I have a younger brother who was an alcoholic for most of his adult life. Several years ago, he stopped drinking cold turkey..something I would NEVER advise anyone to do. It was rough on him and our family. The symptoms of acute alcohol withdrawal are not to be taken lightly. It took about a couple of years of a lot of craziness, confusion, fatigue, hallucinations and several stretches in rehab for him to emerge out of the darkness of alcoholism
But since then, my brother has been a christian. His utter faith and belief really amaze me and I applaud him.
Sometimes, he makes me mad when he says Jesus saved him without acknowledging those of us who were there for him. I found my brother in a seizure 36 hours after his last drink. I thought he was dying. My mom did not sleep for days watching her son going through symptoms of severe anxiety, hallucinations, delirium. In one incident, he locked us up in the house to go fight the devil on the roof! In retrospect, we laugh but it was scary at the time.
After several attempts to take him to the hospital, We had to trick him to get him there. Since he was having auditory hallucinations, he kept hearing voices and having us check to see what was in his ear. And when he kept mentioning that, our neighbors who were helping us take him to the hospital told him that he was going to have his ears checked and that was how we got him into rehab. I cried when five able-bodied men came to carry my brother away kicking and screaming.
At the hospital, they put him on methadone, benzos and other drugs to calm the symptoms of his body detoxing from long time alcohol use.
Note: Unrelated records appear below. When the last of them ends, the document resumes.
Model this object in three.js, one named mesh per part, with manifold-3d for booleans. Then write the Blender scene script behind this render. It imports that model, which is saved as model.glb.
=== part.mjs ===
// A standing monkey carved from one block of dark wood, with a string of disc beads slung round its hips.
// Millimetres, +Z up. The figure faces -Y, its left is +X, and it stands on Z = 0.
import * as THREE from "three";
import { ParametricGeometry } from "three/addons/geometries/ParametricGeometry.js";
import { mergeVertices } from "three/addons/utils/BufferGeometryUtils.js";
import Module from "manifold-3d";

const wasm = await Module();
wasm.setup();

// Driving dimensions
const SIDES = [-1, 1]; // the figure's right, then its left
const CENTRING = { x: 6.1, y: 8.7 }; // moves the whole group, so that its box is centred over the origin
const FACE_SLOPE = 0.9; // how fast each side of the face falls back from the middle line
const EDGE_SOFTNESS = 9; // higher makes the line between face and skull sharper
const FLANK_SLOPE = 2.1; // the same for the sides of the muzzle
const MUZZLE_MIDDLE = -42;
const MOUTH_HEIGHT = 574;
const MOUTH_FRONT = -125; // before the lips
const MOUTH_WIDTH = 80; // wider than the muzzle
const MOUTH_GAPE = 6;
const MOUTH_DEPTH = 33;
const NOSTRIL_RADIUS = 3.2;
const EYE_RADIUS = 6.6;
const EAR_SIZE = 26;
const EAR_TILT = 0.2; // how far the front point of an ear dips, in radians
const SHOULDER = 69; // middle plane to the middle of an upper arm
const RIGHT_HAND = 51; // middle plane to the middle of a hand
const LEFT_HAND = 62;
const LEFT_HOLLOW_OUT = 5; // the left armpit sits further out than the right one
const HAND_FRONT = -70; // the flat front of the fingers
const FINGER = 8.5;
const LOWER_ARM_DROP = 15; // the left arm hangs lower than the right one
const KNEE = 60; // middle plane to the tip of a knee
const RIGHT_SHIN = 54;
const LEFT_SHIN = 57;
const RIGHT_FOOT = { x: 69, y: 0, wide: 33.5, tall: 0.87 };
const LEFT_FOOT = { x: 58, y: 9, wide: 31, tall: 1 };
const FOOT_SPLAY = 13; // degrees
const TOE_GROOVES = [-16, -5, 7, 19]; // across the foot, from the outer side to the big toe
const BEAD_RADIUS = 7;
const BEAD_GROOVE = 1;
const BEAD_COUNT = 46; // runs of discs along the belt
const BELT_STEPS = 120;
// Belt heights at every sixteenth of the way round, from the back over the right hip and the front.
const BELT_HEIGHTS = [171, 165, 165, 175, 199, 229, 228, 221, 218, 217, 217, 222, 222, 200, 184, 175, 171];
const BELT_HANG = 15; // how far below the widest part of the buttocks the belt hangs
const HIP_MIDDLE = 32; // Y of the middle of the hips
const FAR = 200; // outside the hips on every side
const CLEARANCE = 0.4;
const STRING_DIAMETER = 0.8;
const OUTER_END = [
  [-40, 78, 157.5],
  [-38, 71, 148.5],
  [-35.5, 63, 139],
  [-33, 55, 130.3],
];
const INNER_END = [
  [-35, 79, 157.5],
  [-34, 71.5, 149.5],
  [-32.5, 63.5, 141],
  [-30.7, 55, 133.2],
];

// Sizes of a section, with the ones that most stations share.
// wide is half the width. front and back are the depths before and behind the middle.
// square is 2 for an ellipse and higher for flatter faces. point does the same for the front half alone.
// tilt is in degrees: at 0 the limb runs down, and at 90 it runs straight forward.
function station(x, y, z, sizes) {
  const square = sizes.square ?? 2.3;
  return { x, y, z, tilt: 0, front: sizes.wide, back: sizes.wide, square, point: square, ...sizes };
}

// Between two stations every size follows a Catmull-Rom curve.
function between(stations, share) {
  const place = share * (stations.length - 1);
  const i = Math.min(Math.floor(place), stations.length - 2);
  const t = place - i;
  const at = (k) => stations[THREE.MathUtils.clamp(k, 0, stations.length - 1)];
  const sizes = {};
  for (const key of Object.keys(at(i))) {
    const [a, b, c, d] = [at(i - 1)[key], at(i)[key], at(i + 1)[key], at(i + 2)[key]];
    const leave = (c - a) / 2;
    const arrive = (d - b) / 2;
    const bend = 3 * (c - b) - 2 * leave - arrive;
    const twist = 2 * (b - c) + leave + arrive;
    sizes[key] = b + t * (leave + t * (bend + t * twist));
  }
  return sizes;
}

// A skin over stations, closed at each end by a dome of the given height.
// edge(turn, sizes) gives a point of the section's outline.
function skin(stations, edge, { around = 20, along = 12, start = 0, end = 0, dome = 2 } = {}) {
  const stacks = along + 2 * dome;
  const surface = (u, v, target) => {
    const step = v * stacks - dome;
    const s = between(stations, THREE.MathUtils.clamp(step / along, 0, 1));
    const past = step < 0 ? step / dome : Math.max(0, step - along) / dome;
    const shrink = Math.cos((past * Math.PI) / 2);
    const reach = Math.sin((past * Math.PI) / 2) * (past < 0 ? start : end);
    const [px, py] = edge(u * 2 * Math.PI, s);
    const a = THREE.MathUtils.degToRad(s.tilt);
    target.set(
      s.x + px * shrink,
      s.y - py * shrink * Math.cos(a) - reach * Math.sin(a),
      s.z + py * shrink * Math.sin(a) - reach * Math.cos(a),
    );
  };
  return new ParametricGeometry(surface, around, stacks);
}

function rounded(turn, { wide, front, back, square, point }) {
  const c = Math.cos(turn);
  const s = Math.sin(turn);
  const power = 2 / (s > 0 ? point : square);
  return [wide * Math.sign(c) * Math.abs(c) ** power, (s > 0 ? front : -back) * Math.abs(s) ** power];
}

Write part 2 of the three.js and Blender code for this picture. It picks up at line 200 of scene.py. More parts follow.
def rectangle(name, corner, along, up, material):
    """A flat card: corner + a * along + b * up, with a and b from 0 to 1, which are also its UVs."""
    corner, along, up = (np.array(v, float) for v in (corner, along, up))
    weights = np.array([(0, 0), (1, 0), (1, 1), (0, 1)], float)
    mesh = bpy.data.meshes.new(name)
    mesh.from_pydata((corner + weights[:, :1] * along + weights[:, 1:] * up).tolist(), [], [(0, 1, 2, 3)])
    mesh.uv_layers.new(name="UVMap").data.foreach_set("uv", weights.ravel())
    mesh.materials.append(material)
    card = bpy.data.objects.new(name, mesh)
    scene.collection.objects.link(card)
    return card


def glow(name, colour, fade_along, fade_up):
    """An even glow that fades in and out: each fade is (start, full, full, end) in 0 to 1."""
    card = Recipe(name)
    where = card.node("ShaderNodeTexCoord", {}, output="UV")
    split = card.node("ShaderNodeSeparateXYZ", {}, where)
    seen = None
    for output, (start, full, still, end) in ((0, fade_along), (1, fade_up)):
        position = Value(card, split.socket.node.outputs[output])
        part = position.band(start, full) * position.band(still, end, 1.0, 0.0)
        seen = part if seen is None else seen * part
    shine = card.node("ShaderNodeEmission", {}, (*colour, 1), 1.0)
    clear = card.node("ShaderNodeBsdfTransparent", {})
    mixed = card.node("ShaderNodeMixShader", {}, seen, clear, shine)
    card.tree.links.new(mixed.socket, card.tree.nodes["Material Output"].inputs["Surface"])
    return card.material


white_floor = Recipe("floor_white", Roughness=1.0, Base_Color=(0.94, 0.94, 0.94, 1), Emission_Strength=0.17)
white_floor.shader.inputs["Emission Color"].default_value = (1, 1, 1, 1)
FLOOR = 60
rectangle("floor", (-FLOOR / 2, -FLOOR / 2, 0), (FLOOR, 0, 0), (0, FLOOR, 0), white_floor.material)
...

The doctor also ran all kinds of tests. His liver had not succumbed to liver cirrhosis which was indeed a miracle given how much he used to drink. And by then he had even started on hard drugs. His tests for HIV also came back negative which was such a relief. By the time, my younger brother stopped drinking, he was as thin as a stick. Most , if not all, of calories came from alcolohol and anything he ate didn’t stay down. So we truly though he was HIV positive.
Later when he came from Rehab that first time, he would say Jesus had cured him of AIDS. He still believes that and in a way it is true. Because despite all the risky behaviors he had been involved in, he had somehow escaped.
I often think how they recommend that additional HIV tests be done evey 6 months for a couple of years. But my brother will hear none of that. “There’s no need”he says, “I was cured. I am cured everyday”
Belief. Through faith and belief, my brother is a different man. Afterall, he may have had his seizure somewhere else and not right out in our yard so I could find him and tend to him. We may not have been strong enough to care for him through severe withdrawal. We may not have found the neighbors who gave up their schedules to drive us to the hospital that day. My brother may have backslid back into alcohol use. My brother may not have had the strength to endure or to care.
So even though my brother’s belief is razor-sharp focused on being cured by the very hands of Jesus. I see the wide web of the people and things like our family, neighbors, strangers,hospital staff, the institutions, the medicines that played a role in all of this. And I’m grateful for them.
My faith and belief are not as focused or blind. But I do believe angels were watching over us, watching my brother for so many years, watching the many people who in one way or another made this miracle happen. For I do believe, it was a miracle. And I believe angels continue to watch over all of us.